Неважно, что там говорят герои и в каком количестве говорят. Важна «химия», как мы, филологи, выражаемся. Это давящее тягучее чувство, что жизнь тяжёлая, страшная. Не «общественный строй», не «время», не «обстоятельства» — просто жизнь. Когда они там пьют ночью на заимке с Эйхманисом, и главный герой (Антон, кажется), пользуясь моментом, без приглашения берёт со стола кусочек съестного, а кто-то из мелкого начальства тяжело смотрит на него, но не говорит ничего, не трогает — при Эйхманисе. Вот это страшно. Вам это знакомо? Так рядовой Усубалиев или младший сержант Журба смотрели в присутствии замполита на никуда не денущегося от них русского паренька Лёвочку.
Надо объяснить, что произошло. Эйхманис, начальник Соловецких лагерей, занимается культурным строительством: пытается организовать переработку водорослей, разводит каких-то выдр (или песцов, не помню), организовывает спортивные праздники, проводит метеорологические замеры — и среди прочего занимается поиском кладов, которые монахи тут закопали. Антон, рядовой заключённый, попадает в поисковую команду. Это по сравнению с бараком и работами по нарядам почти что рай. Тем более, Антон начитанный человек, Эйхманису забавно поболтать с ним, он его, можно сказать, приблизил. Сидит, выпивает с ним, изливает душу. Главный начальник! Антон будто бога ухватил за бороду. А взгляд тот тяжёлый напоминает: куда ты денешься…
Жизнь всё равно получит с тебя своё, как бы ты ни вознёсся, как бы тебе ни повезло. Её тёмные, ворочающиеся в подполье законы неотвратимы, они сильнее всего того, что на свету. Сильнее лагерного устава, газетных заметок и официальной идеологии. Сильнее справедливости. Ты привык жить с мыслью, что тебя не убьют, не покалечат, не дадут сильно оголодать или замёрзнуть, дадут выспаться и скажут «пожалуйста» в ответ на твоё «спасибо», а тут… Никто из окружающих тебя людей не является гарантией твоего существования и комфорта. Даже благоволящий к тебе начальник. Жизнь относится к обстоятельствам, не зависящим от твоей воли.
Эрих Фромм писал, что неподвластность бытия нашему хотению (и нашему разумению, добавлю) является причиной аффекта.
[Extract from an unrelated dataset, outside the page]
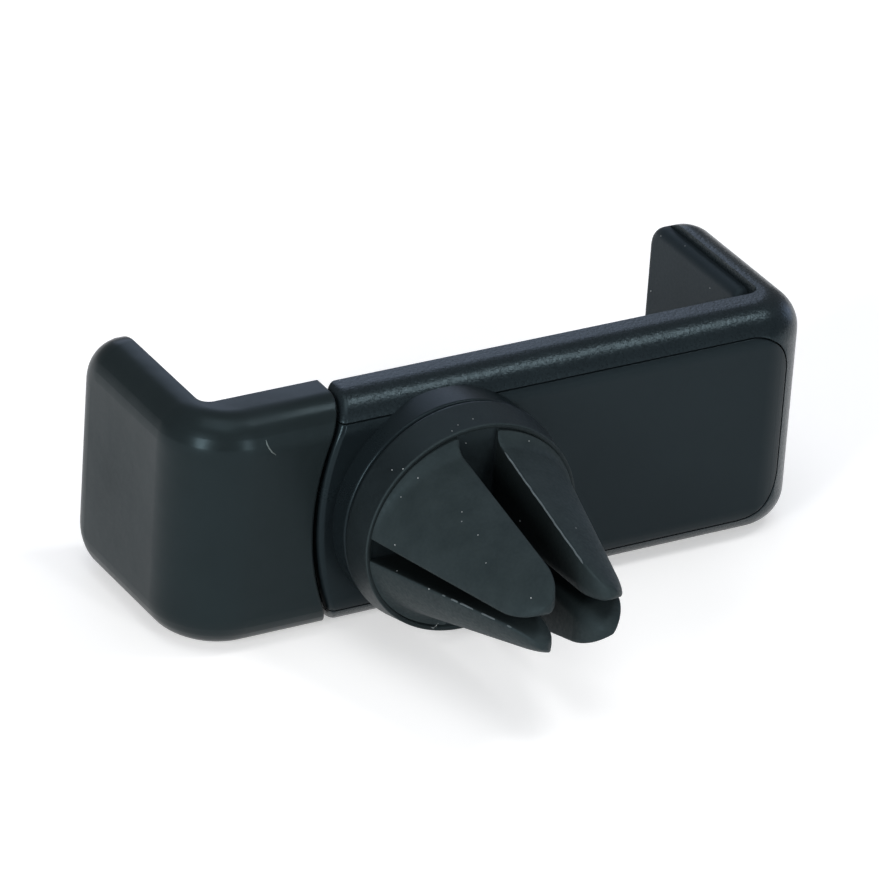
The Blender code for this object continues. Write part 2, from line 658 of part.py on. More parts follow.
def build_screw(name, centre, shank, head, head_height, length, head_y, out, model, guides, material):
    """Pan head screw with a cross recess; out is the sign of Y that the head faces."""
    x, z = centre
    bm = bmesh.new()
    under = head_y - out * head_height
    tip = under - out * length
    shoulder = (under + head_y) / 2
    cylinder(bm, head / 2, min(under, head_y), max(under, head_y), centre, steps=SMALL_STEPS)
    top = [e for e in bm.edges if all(abs(v.co.y - head_y) < 1e-7 for v in e.verts)]
    bevel(bm, top, head_height / 3, 2)
    screw = add_object(name, bm, model, material, (x, head_y, z))

    stem = bmesh.new()
    cylinder(stem, shank / 2, min(tip, shoulder), max(tip, shoulder), centre, steps=PIN_STEPS)
    combine(screw, add_guide("join_stem_" + name, stem, guides), "UNION")

    for turn, (wide, thin) in enumerate(((DRIVE_WIDTH, DRIVE_SLOT), (DRIVE_SLOT, DRIVE_WIDTH))):
        slot = bmesh.new()
        floor = head_y - out * DRIVE_DEPTH
        above = head_y + out * SHORT_OVERRUN
        box(slot, (x - wide / 2, min(floor, above), z - thin / 2), (x + wide / 2, max(floor, above), z + thin / 2))
        combine(screw, add_guide("cut_drive_{}_{}".format(turn + 1, name), slot, guides))
    return screw


def turned(profile, steps=ROUND_STEPS):
    """Revolve a closed profile of radius and Y about the swivel axis."""
    bm = bmesh.new()
    ring = [bm.verts.new((radius, y, 0.0)) for radius, y in profile]
    pairs = zip(ring, ring[1:] + ring[:1])
    edges = [bm.edges.new(pair) for pair in pairs if pair[0].co.x + pair[1].co.x > 0.0]
    bmesh.ops.spin(bm, geom=ring + edges, cent=(0, 0, 0), axis=(0, 1, 0), angle=2 * math.pi, steps=steps,
                   use_merge=True, use_normal_flip=False)
    bmesh.ops.remove_doubles(bm, verts=bm.verts, dist=1e-7)
    return bm


def build_washer(name, inner, outer, start, thickness, model, material):
    """Flat washer on the swivel axis, lying towards -Y from its start."""
    profile = [(inner, start), (outer, start), (outer, start - thickness), (inner, start - thickness)]
    return add_object(name, turned(profile, 32), model, material)


def build_clip_core(model, guides, material):
    """Rigid hub inside the rubber clip that turns on the spigot."""
    bore = SPIGOT_RADIUS + FIT
    profile = [(bore, HUB_BACK_Y), (CORE_HUB_RADIUS, HUB_BACK_Y), (CORE_HUB_RADIUS, FLANGE_Y),
               (CORE_FLANGE_RADIUS, FLANGE_Y), (CORE_FLANGE_RADIUS, CORE_FRONT_Y),
               (WASHER_RADIUS + FIT, CORE_FRONT_Y), (WASHER_RADIUS + FIT, CORE_FLOOR_Y), (bore, CORE_FLOOR_Y)]
    core = add_object("clip_core", turned(profile, 40), model, material)
    lugs = bmesh.new()
    core_lugs(lugs, 0.0)
    combine(core, add_guide("join_core_lugs", lugs, guides), "UNION")
    return core


def core_lugs(bm, grow):
    """Lugs that key the core into the rubber, or the room for them."""
    half = CORE_LUG_WIDTH / 2 + grow
    back = FLANGE_Y - CORE_LUG_STEP + grow
    front = CORE_FRONT_Y + CORE_LUG_STEP - grow
    for index in range(CORE_LUGS):
        lug = bmesh.new()
        box(lug, (CORE_HUB_RADIUS, front, -half), (CORE_LUG_REACH + grow, back, half))
        lug.transform(Matrix.Rotation(math.radians(45.0) + 2 * math.pi * index / CORE_LUGS, 4, "Y"))
        piece = bpy.data.meshes.new("lug")
        lug.to_mesh(piece)
        lug.free()
        bm.from_mesh(piece)
        bpy.data.meshes.remove(piece)


def between(first, second, share):
    """Value at a share of the way from the first to the second."""
    return first + (second - first) * share


def prong_section(share):
    """Outline in X and Z of the prong at +X and +Z, at a share of the length from rim to tip."""
    half_x = between(PRONG_ROOT_X, PRONG_TIP_X, share)
    half_z = between(PRONG_ROOT_Z, PRONG_TIP_Z, share)
    left = between(WIDE_SLOT_ROOT, WIDE_SLOT_TIP, share) / 2
    low = between(NARROW_SLOT_ROOT, NARROW_SLOT_TIP, share) / 2
    edge = PRONG_EDGE
    start = math.asin((low + edge) / half_z)
    stop = math.acos((left + edge) / half_x)
    points = [(left, low + edge), (left + edge, low)]
    points.append((half_x * math.cos(start) - edge, low))
    for step in range(PRONG_STEPS + 1):
        angle = start + (stop - start) * step / PRONG_STEPS
        points.append((half_x * math.cos(angle), half_z * math.sin(angle)))
    points.append((left, half_z * math.sin(stop) - edge))
    return points


def prong_loft(sign_x, sign_z):
    """Prong that narrows from the web to a tip that is round seen square to its outer face."""
    bm = bmesh.new()
    tip_section = prong_section(1.0)
    corner_low = Vector(tip_section[3])
    corner_high = Vector(tip_section[-2])
    along = (corner_high - corner_low).normalized()
    middle = (corner_high + corner_low).dot(along) / 2
    straight = PRONG_LENGTH - PRONG_TIP_RADIUS
    levels = [(-RIM_STEP - CLIP_WEB / 2, 1.0), (straight / 2, 1.0), (straight, 1.0)]
    for step in range(1, PRONG_TIP_STEPS):
        angle = math.pi / 2 * step / PRONG_TIP_STEPS
        levels.append((straight + PRONG_TIP_RADIUS * math.sin(angle), math.cos(angle)))
    levels.append((PRONG_LENGTH, math.cos(math.pi / 2 * PRONG_TIP_LAST)))
    rings = []
    for distance, width in levels:
        ring = []
        for point in prong_section(distance / PRONG_LENGTH):
            spot = Vector(point)
            offset = spot.dot(along) - middle
            spot -= along * offset * (1.0 - width)
            lean = PRONG_LEAN * distance / PRONG_LENGTH
            ring.append(bm.verts.new((sign_x * spot.x, RIM_Y - distance, sign_z * spot.y + lean)))
        rings.append(ring)
    for lower, upper in zip(rings, rings[1:]):
        for step in range(len(lower)):
            following = (step + 1) % len(lower)
            bm.faces.new((lower[step], lower[following], upper[following], upper[step]))
    bm.faces.new(rings[0])
    bm.faces.new(list(reversed(rings[-1])))
    return bm


def build_clip_head(model, guides, material):
    """Rubber head with four prongs parted by a wide and a narrow slot."""
    edge = CLIP_EDGE
    inner = CORE_HUB_RADIUS + FIT
    pocket = CORE_FLANGE_RADIUS + FIT
    profile = [(inner, CLIP_BACK_Y), (CLIP_RADIUS - edge, CLIP_BACK_Y), (CLIP_RADIUS, CLIP_BACK_Y - edge),
               (RIM_RADIUS, RIM_Y + edge / 2), (RIM_RADIUS - edge / 2, RIM_Y),
               (RIM_RADIUS - RIM_WALL, RIM_Y), (RIM_RADIUS - RIM_WALL - RIM_STEP / 2, HUB_FRONT_Y),
               (0.0, HUB_FRONT_Y), (0.0, HEAD_ROOM_Y), (pocket, HEAD_ROOM_Y), (pocket, LIP_Y), (inner, LIP_Y)]
    blank = turned(profile)
    for vert in blank.verts:
        if vert.co.xz.length > pocket + edge:
            share = (CLIP_BACK_Y - vert.co.y) / (CLIP_BACK_Y - RIM_Y)
            vert.co.z *= between(1.0, RIM_SQUASH, share)
    head = add_object("clip_head", blank, model, material)

    for number, (sign_x, sign_z) in enumerate(((-1, 1), (-1, -1), (1, 1), (1, -1)), start=1):
        prong = add_guide("join_prong_{}".format(number), prong_loft(sign_x, sign_z), guides)
        combine(head, prong, "UNION")

    room = bmesh.new()
    core_lugs(room, FIT)
    combine(head, add_guide("cut_lug_room", room, guides))
    return head


def main():
    """Build the holder with its jaws closed."""
    clear_scene()
    model = make_collection(COLLECTION_NAME)
    guides = make_collection(GUIDE_COLLECTION_NAME)
    plastic = make_material("black_abs", (0.022, 0.025, 0.028), 0.42)
    cover_plastic = make_material("black_abs_cover", (0.018, 0.021, 0.024), 0.48)
    rubber = make_material("black_tpe", (0.020, 0.022, 0.023), 0.68)
    nylon = make_material("dark_nylon", (0.030, 0.031, 0.033), 0.50)
    steel = make_material("plated_steel", (0.55, 0.56, 0.57), 0.32, 1.0)

    build_body_frame(model, guides, plastic)
    build_back_cover(model, guides, cover_plastic)
    build_sliding_jaw(model, guides, plastic)

    pad_back = RECESS_FLOOR_Y + FIT
    build_pad("front_pad", front_pad_outline(), "Y", pad_back, 0.0, PAD_EDGE, model, rubber)
    build_pad("slide_front_pad", slide_pad_outline(), "Y", SLIDE_FRONT_Y - SLIDE_PAD_RECESS + FIT, 0.0,
              PAD_EDGE, model, rubber)
    fixed_inner = FIXED_REACH - JAW_THICKNESS
    build_pad("fixed_jaw_pad", jaw_pad_outline(), "X", fixed_inner + JAW_PAD_RECESS - FIT,
              fixed_inner - JAW_PAD_RISE, JAW_PAD_EDGE, model, rubber)
    sliding_inner = -SLIDING_REACH + JAW_THICKNESS
    build_pad("sliding_jaw_pad", jaw_pad_outline(), "X", sliding_inner - JAW_PAD_RECESS + FIT,
              sliding_inner + JAW_PAD_RISE, JAW_PAD_EDGE, model, rubber)

    build_spring("spring_upper", SPRING_OFFSET, model, steel)
    build_spring("spring_lower", -SPRING_OFFSET, model, steel)
    build_pin("slide_pin", SLIDE_PIN_X, -TONGUE_HALF + PIN_END_COVER + FIT, TONGUE_HALF - PIN_END_COVER,
              model, steel)
    pin_reach = CHANNEL_HALF + FRAME_PIN_SEAT - FIT
    build_pin("frame_pin", FRAME_PIN_X, -pin_reach, pin_reach, model, steel)

    for number, place in enumerate(screw_places(), start=1):
        build_screw("cover_screw_{}".format(number), place, SCREW_SHANK, SCREW_HEAD, SCREW_HEAD_HEIGHT,
                    SCREW_LENGTH, SCREW_HEAD_Y, 1, model, guides, steel)

    build_clip_core(model, guides, nylon)
    build_washer("friction_washer", SPIGOT_RADIUS + FIT, WASHER_RADIUS, FRICTION_WASHER_Y,
                 FRICTION_WASHER_THICKNESS, model, nylon)
    build_washer("pivot_washer", PIVOT_SHANK / 2 + FIT, WASHER_RADIUS, PIVOT_WASHER_Y,
                 PIVOT_WASHER_THICKNESS, model, steel)
    build_screw("pivot_screw", (0.0, 0.0), PIVOT_SHANK, PIVOT_HEAD, PIVOT_HEAD_HEIGHT, PIVOT_SCREW_LENGTH,
                PIVOT_HEAD_Y - PIVOT_HEAD_HEIGHT, -1, model, guides, steel)
    build_clip_head(model, guides, rubber)


if __name__ == "__main__":
    main()
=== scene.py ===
"""Air vent phone holder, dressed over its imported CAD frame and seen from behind.

Metres, +Z up. X runs along the strip towards the fixed jaw, +Y points at the phone and the
clip points along -Y. The origin is on the clip's swivel axis, in the plane the phone lies on.
"""

import logging
import math
import random
from dataclasses import dataclass
from enum import Enum
from typing import Callable, Optional, Sequence

import bmesh
import bpy
from mathutils import Matrix, Vector, noise
from mathutils.bvhtree import BVHTree

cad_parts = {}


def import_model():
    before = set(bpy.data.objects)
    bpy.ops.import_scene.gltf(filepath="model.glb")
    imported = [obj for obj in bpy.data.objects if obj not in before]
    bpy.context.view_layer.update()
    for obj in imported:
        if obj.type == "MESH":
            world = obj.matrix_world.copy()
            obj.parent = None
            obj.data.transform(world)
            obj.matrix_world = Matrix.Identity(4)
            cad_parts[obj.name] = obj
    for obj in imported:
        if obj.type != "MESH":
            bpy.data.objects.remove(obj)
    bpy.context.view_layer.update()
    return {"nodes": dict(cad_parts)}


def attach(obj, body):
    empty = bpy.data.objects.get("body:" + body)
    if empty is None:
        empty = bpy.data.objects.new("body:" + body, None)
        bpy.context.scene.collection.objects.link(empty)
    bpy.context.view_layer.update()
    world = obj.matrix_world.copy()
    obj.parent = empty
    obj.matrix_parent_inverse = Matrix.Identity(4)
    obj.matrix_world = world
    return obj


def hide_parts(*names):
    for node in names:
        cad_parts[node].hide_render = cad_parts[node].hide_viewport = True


LOG = logging.getLogger("vent_holder")

MM = 0.001
FRAME_PIXELS = 880
SHARP_ANGLE = math.radians(38.0)

# Pixels of the frame, from the left and from the top, where small things show
CLIP_DUST = ((403, 469), (392, 470), (466, 443), (437, 411), (458, 425), (473, 419), (529, 441), (397, 571),
             (429, 589), (452, 431), (576, 528), (520, 521), (418, 478), (531, 598), (401, 497), (486, 563),
             (462, 512), (478, 535), (395, 545))
CLIP_LINT = ((431, 627), (433, 628), (436, 626), (438, 623))
PAD_DUST = ((661, 236), (685, 246), (651, 291), (710, 288))
# Pixels of a thin bright line on the jaw's fillet, drawn as a painted highlight
JAW_HIGHLIGHT_LINE = ((266, 440), (267, 444), (269, 448), (272, 452), (276, 455))

Outline = list[tuple[float, float]]


class Axis(Enum):
    """Direction that an outline is extruded along."""

    X = "X"
    Y = "Y"
    Z = "Z"


class Side(Enum):
    """Which way a shell's jaw stands from the middle of the holder."""

    FIXED = 1
    SLIDING = -1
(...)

Я это понимаю просто, на пальцах: не понравилось тебе, что сепару Прилепину вручили премию, — встал и вышел. Мать-перемать! Хлопнул дверью ещё. И все о тебе говорят, весь фейсбук. Слава тем, кто вышел на площадь! Даёшь массовые протесты! «Товарищи! Так жить нельзя, товарищи!» Это броско. Это попадёт в летописи, в историю, это будут изучать потом. Это запомнится. А о тех, кто остался (о том, что осталось), не напишут, и ни фига оно не запомнится, хоть чисто статистически, количественно только это в жизни и есть. И сколько революции не устраивай, останется всё равно то, что останется (когда замполит уходит). Не напишут (вон, журнал «Форбс» составляет собственный рейтинг самой продаваемой литературы, вовсе исключив из неё Шилову, Донцову и им подобных — любо-дорого почитать), не вспомнят. Да только есть оно. И крепко нас за живые места держит.
Можно, если ты дурак, обвинить Прилепина в том, что он в романе оправдывает репрессии. Дескать не кровавый сталинский режим у него виноват — а жизнь виновата, сами люди такие. Но именно из этой нехитрой мысли и начинается большая литература — не обращали внимания? Как бы ни возмущали писателя кровавые режимы, предметом его внимания в конечном счёте оказывается не «время», не «общественный строй», а жизнь. То, что не меняется. То, что неинтересно. И, может быть, талант писателя как раз в том, чтобы обращать на это наше внимание. Не призывать к чему-то, не учить, не провозглашать, а просто обращать наше внимание на то, что есть.
Потому что сами мы внимания на это почему-то не обращаем.